Nada obstante, sua aplicabilidade é restrita às hipóteses de rejeição da inicial acusatória e arquivamento do inquérito policial, e não se amolda ao caso vertente, cujo processo teve seu trâmite regular até antes da fase das alegações finais.
Com as considerações supra, conheço do presente recurso, para, acolhendo o parecer da Procuradoria de Justiça, nulificar o processo a partir da sentença proferida pelo juízo a quo, determinando, por conseguinte, o retorno dos autos ao juízo de origem a fim de que dê continuidade a regular tramitação do feito, com a oitiva das testemunhas arroladas pela defesa.
É como voto.
Sala das Sessões da Primeira Câmara Criminal do Tribunal de Justiça do Estado do Maranhão, em São Luís, 15 de março de 2011.
DESEMBARGADOR José Luiz Oliveira de Almeida
RELATOR
[1] LOZANO JR., José Júlio. Prescrição Penal. Saraiva, 2002, p. 181.
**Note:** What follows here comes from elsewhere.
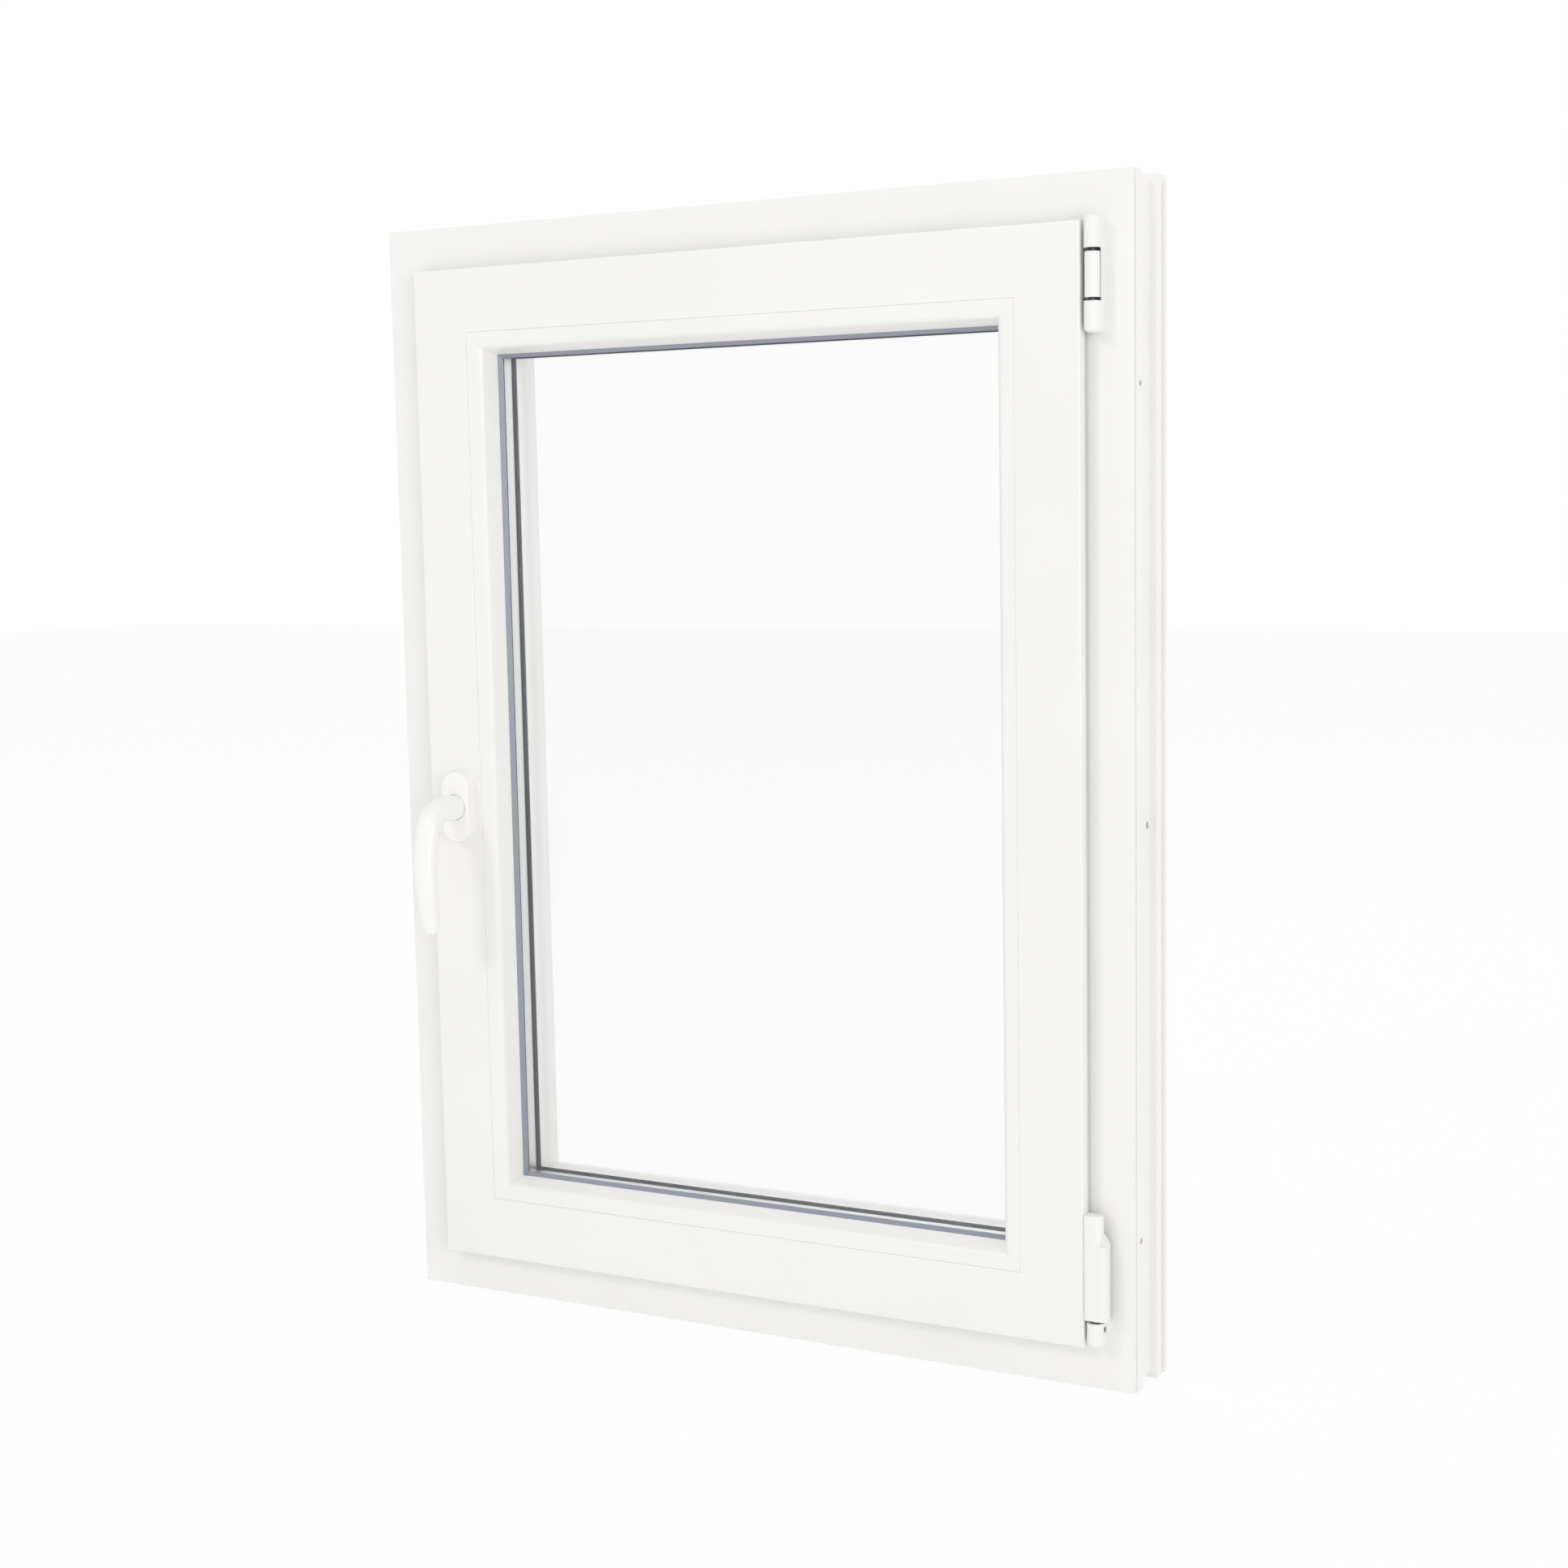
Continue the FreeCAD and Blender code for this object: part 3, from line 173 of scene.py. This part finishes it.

[2] TJ-MA: Recurso em Sentido Estrito n.º 006173/2010. 3ª Câmara Criminal. Rel.: Des. Benedito de Jesus Guimarães Belo. DJ: 05/07/2010.
[3] TJ-MA: Embargos de Declaração n. 005171/2010. 2ª Câmara Criminal. Rel.: Des. Raimundo Nonato de Souza. DJ: 12/08/2010.
[4] TÁVORA, Nestor. ALENCAR. Rosmar Rodrigues. Curso de Direito Processual Penal. 4. ed. JusPodivm, 2010, p. 144.
[5] NUCCI, Guilherme de Souza. Manual de Processo Penal e Execução Penal. 5. ed. RT, 2008, p. 193.
[6] TRF 1 – RECURSO EM SENTIDO ESTRITO – 200738100008383. Rel.: DESEMBARGADOR FEDERAL I’TALO FIORAVANTI SABO MENDES. DJ: 20/01/2009.